■ Task description
From the first line of the data through the line containing "setattr(self, key, np.where(where, value, getattr(self, key)))", return each line exactly.

::::::::

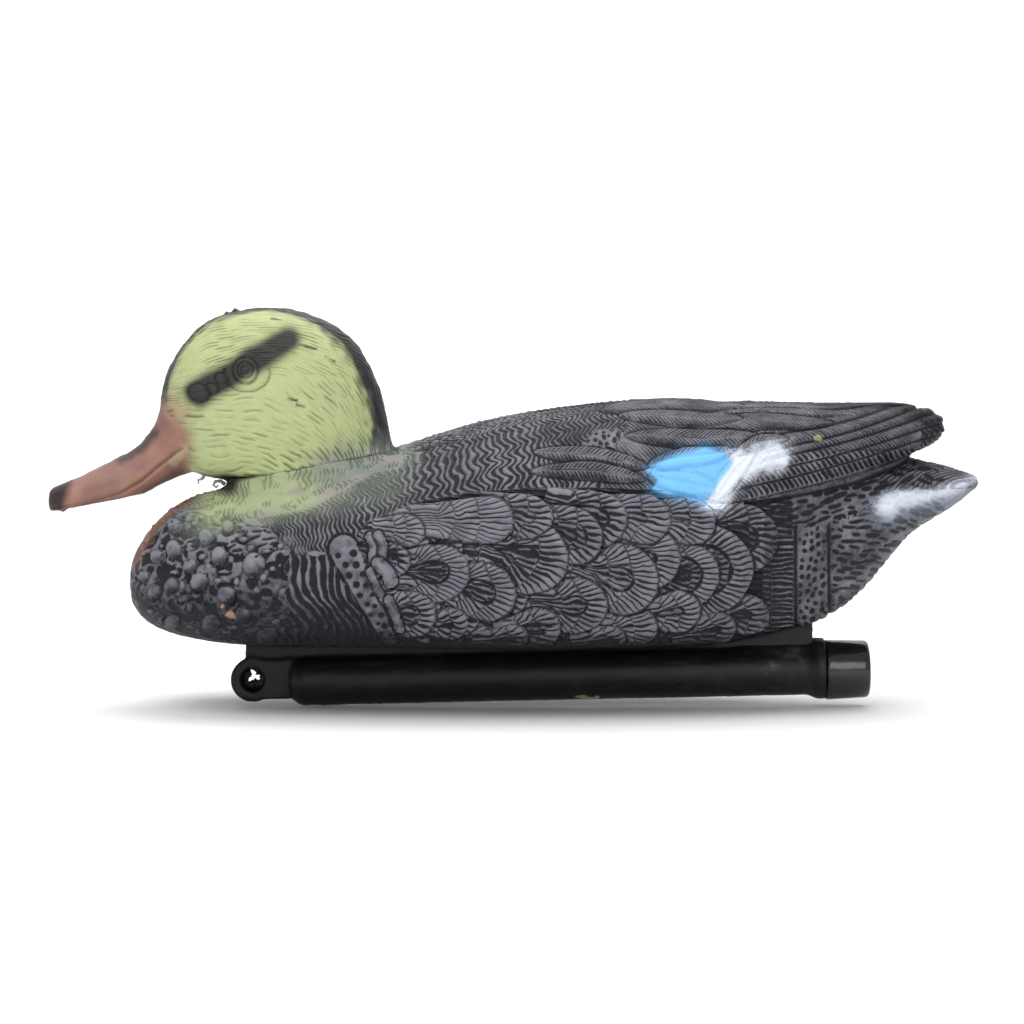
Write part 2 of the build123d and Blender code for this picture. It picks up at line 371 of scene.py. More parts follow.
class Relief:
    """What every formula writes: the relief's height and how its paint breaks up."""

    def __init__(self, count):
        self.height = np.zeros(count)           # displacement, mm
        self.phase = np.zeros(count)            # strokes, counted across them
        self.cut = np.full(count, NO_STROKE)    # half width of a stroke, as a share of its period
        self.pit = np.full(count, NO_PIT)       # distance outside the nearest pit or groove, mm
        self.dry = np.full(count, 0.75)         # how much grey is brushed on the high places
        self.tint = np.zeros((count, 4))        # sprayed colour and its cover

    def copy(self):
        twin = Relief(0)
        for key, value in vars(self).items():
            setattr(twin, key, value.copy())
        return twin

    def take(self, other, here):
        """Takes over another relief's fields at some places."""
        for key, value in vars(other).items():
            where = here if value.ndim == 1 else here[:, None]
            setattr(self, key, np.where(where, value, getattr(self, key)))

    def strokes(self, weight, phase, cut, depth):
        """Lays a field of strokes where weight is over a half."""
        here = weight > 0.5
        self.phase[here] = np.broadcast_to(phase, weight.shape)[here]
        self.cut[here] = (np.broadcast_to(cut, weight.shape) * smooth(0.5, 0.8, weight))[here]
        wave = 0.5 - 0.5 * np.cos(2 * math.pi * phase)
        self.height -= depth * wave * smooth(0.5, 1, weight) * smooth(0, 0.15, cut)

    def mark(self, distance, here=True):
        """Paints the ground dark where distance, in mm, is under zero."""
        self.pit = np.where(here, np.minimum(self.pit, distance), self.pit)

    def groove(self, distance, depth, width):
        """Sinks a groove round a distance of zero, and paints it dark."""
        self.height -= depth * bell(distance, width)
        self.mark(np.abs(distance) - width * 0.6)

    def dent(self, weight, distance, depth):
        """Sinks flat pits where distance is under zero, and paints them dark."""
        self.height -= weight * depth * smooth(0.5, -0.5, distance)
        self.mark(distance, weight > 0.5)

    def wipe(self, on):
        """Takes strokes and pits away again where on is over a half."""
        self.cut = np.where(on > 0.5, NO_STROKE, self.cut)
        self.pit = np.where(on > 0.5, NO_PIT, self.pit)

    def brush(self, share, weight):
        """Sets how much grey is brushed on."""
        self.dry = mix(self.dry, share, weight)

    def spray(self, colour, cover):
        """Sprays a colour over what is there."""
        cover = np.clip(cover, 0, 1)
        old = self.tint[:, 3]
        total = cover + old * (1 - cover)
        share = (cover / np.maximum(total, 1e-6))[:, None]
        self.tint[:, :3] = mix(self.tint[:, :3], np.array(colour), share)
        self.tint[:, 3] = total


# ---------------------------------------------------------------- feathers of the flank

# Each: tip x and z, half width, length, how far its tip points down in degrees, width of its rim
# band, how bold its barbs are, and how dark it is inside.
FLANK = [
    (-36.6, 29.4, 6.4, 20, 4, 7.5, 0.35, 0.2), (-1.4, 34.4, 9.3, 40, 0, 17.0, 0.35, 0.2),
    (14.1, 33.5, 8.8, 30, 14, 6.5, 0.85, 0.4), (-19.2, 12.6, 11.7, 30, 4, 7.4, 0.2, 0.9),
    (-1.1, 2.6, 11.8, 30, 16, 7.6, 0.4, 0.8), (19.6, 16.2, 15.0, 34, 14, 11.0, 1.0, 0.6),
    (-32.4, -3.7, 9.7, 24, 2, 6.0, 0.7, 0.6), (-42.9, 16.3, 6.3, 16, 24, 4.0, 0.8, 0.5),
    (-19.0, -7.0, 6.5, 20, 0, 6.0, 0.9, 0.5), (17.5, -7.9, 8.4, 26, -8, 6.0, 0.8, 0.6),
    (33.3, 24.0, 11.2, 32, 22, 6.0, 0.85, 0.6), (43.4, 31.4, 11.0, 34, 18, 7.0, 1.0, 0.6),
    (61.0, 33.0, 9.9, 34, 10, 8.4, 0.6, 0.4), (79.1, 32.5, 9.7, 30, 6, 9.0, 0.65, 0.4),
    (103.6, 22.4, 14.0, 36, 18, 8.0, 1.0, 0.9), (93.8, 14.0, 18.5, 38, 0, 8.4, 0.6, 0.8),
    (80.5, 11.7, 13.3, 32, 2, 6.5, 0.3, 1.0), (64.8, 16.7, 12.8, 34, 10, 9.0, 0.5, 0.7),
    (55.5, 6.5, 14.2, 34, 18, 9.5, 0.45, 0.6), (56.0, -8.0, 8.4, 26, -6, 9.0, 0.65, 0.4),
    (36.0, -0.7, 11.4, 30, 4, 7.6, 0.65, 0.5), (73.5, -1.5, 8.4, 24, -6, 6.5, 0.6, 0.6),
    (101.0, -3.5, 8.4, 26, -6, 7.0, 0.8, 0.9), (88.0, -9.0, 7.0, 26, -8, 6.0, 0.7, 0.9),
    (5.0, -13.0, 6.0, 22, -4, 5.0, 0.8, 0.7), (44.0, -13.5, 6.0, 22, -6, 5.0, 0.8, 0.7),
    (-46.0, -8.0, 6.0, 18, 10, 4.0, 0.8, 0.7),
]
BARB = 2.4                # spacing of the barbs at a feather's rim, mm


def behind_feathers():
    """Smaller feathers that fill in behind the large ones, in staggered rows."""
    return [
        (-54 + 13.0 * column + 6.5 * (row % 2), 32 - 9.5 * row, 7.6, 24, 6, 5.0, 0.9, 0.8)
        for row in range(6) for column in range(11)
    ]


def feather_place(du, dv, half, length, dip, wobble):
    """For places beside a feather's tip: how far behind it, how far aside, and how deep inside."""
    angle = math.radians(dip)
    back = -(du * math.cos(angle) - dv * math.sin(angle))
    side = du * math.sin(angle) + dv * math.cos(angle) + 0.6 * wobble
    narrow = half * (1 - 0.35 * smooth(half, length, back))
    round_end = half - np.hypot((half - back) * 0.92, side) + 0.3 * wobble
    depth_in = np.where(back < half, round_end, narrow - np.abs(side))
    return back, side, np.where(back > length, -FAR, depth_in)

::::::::

■ Worked answer
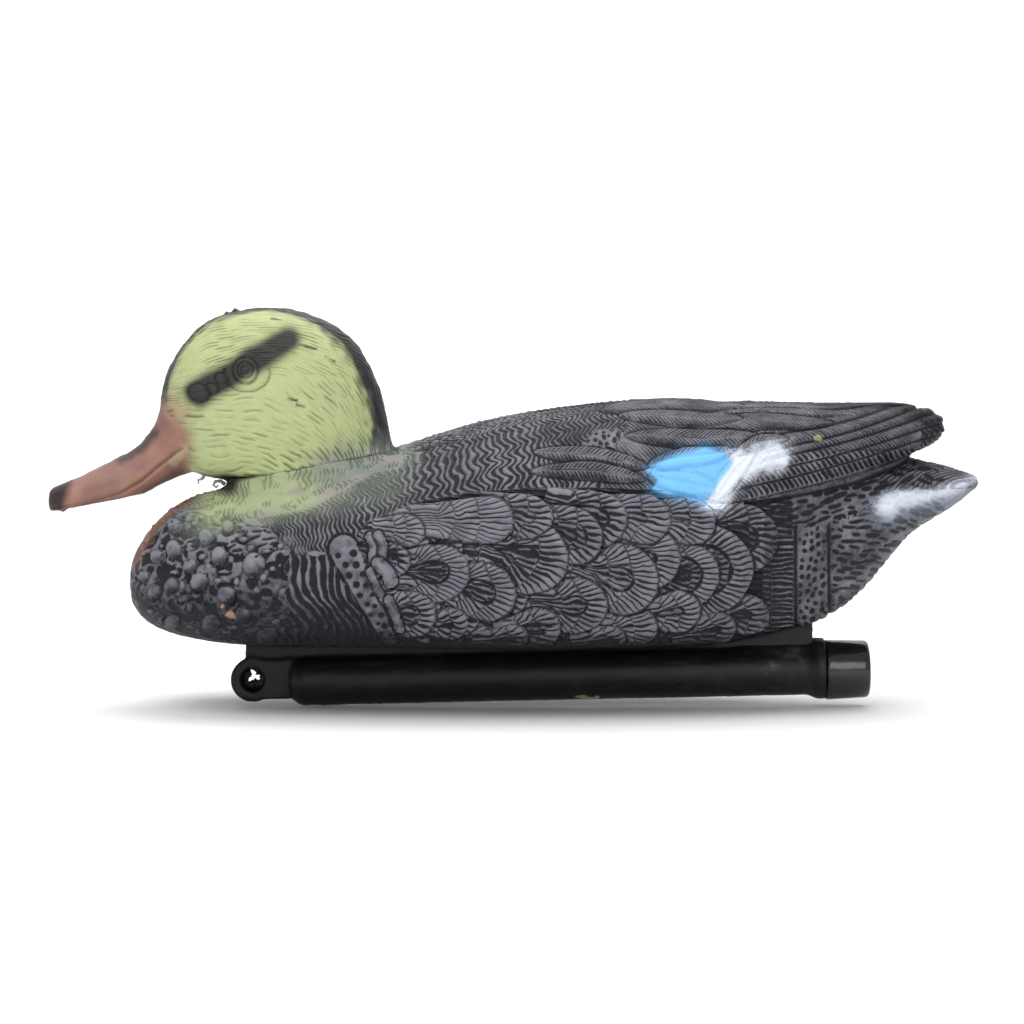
Write part 2 of the build123d and Blender code for this picture. It picks up at line 371 of scene.py. More parts follow.
class Relief:
    """What every formula writes: the relief's height and how its paint breaks up."""

    def __init__(self, count):
        self.height = np.zeros(count)           # displacement, mm
        self.phase = np.zeros(count)            # strokes, counted across them
        self.cut = np.full(count, NO_STROKE)    # half width of a stroke, as a share of its period
        self.pit = np.full(count, NO_PIT)       # distance outside the nearest pit or groove, mm
        self.dry = np.full(count, 0.75)         # how much grey is brushed on the high places
        self.tint = np.zeros((count, 4))        # sprayed colour and its cover

    def copy(self):
        twin = Relief(0)
        for key, value in vars(self).items():
            setattr(twin, key, value.copy())
        return twin

    def take(self, other, here):
        """Takes over another relief's fields at some places."""
        for key, value in vars(other).items():
            where = here if value.ndim == 1 else here[:, None]
            setattr(self, key, np.where(where, value, getattr(self, key)))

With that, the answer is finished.